Exercise instructions -> Everything from the first line to the line containing "bearings, bolts, seals" is to be repeated exactly; nothing past it.

**** Provided data

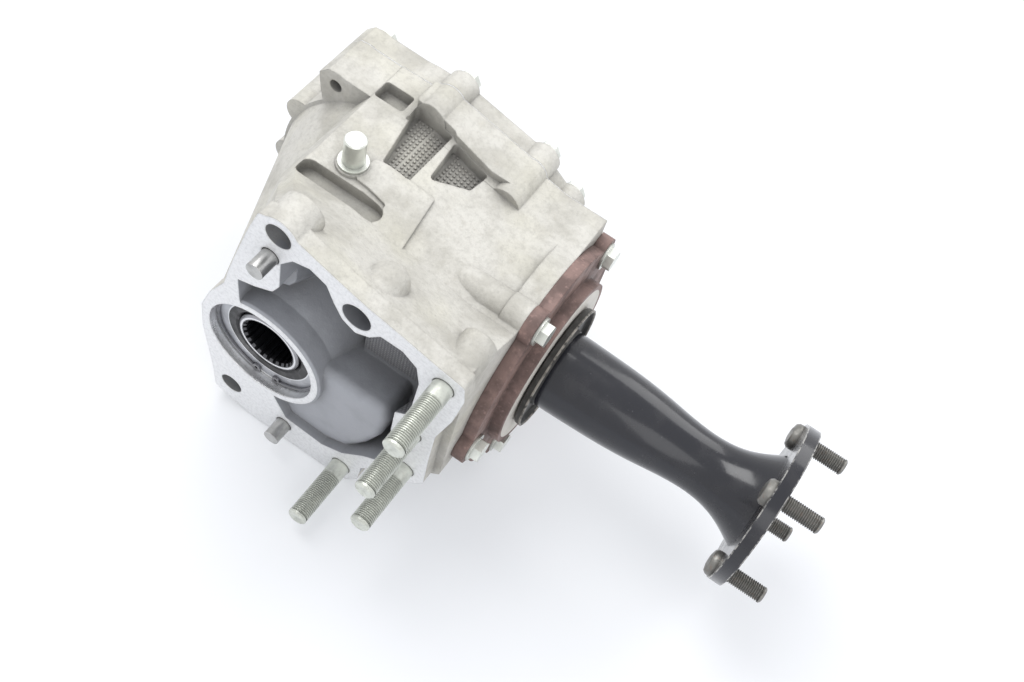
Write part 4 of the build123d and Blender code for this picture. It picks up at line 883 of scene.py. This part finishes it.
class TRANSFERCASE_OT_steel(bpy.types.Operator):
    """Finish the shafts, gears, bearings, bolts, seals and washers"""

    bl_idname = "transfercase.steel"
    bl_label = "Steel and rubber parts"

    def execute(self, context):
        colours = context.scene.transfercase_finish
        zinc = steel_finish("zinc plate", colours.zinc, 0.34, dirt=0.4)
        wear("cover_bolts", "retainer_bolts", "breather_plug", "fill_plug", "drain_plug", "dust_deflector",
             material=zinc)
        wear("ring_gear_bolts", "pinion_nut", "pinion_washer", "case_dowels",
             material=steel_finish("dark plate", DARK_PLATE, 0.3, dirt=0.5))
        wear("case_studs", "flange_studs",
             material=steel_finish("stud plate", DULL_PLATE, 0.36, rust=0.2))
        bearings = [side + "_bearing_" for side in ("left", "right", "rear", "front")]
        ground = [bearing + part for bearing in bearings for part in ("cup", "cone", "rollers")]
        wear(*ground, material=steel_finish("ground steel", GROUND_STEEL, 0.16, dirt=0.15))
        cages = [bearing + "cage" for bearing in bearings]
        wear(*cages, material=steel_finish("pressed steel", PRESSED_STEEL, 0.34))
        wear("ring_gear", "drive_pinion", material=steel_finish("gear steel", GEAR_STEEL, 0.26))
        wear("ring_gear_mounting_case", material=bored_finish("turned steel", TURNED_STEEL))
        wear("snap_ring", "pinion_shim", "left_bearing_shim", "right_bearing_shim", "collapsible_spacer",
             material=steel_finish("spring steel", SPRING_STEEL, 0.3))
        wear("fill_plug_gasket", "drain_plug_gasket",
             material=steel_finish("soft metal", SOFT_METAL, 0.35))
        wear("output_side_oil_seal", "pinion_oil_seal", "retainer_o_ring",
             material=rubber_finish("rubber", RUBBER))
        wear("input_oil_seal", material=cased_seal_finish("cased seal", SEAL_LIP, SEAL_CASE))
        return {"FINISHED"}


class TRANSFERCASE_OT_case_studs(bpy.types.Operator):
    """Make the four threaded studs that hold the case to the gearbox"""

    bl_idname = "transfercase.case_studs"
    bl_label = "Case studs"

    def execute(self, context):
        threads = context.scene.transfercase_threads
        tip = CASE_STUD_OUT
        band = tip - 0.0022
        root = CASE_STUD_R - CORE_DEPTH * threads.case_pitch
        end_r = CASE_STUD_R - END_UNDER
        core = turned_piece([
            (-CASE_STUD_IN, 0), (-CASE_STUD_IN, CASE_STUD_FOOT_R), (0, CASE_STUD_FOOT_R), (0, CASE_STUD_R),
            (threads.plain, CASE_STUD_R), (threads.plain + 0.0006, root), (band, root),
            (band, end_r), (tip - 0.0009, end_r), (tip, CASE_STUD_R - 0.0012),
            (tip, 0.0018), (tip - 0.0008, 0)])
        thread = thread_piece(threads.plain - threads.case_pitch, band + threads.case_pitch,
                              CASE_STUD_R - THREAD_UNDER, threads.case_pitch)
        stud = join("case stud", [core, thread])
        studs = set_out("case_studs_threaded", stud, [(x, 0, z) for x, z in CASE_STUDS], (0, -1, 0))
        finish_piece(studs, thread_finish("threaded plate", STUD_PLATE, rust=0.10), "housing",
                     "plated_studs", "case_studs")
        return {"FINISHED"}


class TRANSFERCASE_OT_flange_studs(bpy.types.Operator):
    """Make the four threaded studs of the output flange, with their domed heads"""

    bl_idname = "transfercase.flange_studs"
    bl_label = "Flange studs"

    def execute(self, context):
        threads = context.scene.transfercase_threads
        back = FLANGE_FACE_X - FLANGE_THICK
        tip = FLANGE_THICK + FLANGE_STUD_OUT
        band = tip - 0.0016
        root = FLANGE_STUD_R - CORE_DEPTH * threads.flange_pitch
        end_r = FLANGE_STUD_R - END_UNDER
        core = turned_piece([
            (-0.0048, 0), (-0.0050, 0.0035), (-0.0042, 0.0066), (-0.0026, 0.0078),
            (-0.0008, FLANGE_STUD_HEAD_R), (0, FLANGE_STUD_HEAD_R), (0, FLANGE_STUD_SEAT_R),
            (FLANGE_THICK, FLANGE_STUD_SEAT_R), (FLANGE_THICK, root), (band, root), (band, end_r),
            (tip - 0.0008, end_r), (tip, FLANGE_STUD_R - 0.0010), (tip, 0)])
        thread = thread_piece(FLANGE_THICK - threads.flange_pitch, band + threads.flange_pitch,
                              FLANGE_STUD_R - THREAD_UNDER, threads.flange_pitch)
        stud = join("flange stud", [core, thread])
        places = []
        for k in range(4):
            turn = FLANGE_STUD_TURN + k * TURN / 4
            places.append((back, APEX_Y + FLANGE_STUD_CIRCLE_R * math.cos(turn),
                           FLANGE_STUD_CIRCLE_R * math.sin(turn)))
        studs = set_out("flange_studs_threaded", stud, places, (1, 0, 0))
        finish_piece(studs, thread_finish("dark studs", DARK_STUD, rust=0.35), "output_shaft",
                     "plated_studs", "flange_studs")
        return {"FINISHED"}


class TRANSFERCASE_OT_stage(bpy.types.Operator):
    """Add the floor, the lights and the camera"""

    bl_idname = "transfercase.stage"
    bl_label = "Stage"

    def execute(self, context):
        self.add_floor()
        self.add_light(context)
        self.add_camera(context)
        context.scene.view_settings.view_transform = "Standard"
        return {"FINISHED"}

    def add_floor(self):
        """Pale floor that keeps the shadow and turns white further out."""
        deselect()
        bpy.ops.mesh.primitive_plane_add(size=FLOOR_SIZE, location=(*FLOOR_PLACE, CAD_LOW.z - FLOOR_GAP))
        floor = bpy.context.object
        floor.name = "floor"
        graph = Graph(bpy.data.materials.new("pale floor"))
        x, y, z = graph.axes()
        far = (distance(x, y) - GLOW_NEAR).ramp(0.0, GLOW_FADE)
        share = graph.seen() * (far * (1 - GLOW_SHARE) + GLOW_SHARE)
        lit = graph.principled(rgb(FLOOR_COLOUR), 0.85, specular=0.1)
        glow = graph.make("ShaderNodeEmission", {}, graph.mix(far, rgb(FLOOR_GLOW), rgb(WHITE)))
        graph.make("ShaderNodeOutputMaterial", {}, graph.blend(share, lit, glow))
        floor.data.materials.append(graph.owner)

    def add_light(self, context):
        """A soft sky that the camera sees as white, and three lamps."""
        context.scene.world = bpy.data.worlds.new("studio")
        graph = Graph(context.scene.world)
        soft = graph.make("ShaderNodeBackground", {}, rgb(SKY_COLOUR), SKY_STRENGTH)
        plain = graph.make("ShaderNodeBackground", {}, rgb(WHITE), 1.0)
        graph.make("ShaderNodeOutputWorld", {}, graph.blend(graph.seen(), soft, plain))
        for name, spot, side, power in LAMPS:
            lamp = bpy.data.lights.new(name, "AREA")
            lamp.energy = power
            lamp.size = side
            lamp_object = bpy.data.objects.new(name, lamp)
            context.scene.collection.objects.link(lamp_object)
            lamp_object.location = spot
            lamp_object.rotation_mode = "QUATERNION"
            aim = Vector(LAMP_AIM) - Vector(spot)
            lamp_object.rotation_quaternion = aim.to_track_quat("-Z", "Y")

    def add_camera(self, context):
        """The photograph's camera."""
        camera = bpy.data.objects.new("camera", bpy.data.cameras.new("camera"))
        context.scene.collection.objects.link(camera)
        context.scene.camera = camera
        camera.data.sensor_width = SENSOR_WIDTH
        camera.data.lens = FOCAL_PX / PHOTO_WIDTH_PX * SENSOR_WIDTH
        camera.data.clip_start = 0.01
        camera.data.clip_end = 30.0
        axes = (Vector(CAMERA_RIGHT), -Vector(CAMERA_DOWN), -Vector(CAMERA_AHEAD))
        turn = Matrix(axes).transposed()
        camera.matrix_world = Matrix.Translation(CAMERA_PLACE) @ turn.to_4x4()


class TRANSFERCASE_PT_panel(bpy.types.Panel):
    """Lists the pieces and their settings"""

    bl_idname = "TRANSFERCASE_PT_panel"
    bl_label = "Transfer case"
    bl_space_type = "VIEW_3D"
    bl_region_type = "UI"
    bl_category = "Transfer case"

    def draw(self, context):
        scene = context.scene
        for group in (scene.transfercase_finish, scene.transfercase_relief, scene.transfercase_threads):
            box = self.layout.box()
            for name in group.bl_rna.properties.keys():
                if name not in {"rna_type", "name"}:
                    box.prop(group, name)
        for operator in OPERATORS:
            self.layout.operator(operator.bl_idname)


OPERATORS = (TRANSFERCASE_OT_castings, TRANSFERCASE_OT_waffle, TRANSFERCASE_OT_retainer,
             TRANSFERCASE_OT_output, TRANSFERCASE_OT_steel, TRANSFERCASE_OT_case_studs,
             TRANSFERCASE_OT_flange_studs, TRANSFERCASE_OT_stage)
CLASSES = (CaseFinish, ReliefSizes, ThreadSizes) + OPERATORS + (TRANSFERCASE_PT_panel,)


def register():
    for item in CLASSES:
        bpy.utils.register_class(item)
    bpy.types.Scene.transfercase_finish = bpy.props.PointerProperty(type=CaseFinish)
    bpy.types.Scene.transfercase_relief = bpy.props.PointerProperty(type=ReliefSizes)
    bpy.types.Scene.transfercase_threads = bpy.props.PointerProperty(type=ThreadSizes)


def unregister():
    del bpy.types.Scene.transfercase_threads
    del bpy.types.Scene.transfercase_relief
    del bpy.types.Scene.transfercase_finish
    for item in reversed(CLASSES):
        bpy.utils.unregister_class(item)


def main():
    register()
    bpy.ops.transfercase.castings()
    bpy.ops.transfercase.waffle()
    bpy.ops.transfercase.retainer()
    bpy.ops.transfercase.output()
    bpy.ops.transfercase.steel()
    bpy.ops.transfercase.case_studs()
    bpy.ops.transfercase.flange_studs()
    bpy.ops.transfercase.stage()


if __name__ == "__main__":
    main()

********

Answer to the task ->
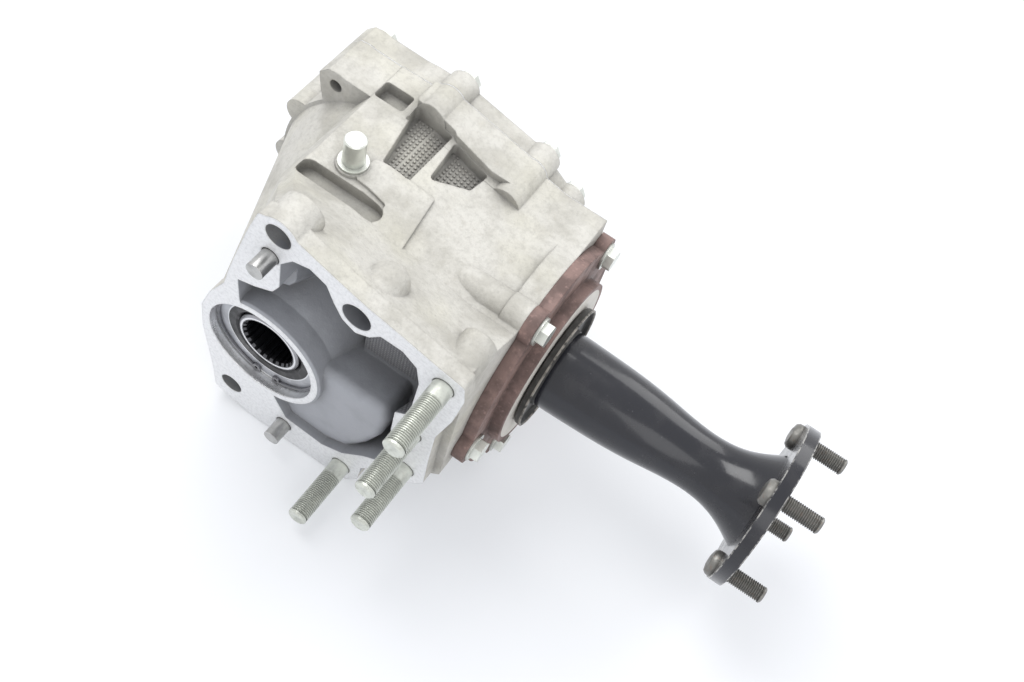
Write part 4 of the build123d and Blender code for this picture. It picks up at line 883 of scene.py. This part finishes it.
class TRANSFERCASE_OT_steel(bpy.types.Operator):
    """Finish the shafts, gears, bearings, bolts, seals and washers"""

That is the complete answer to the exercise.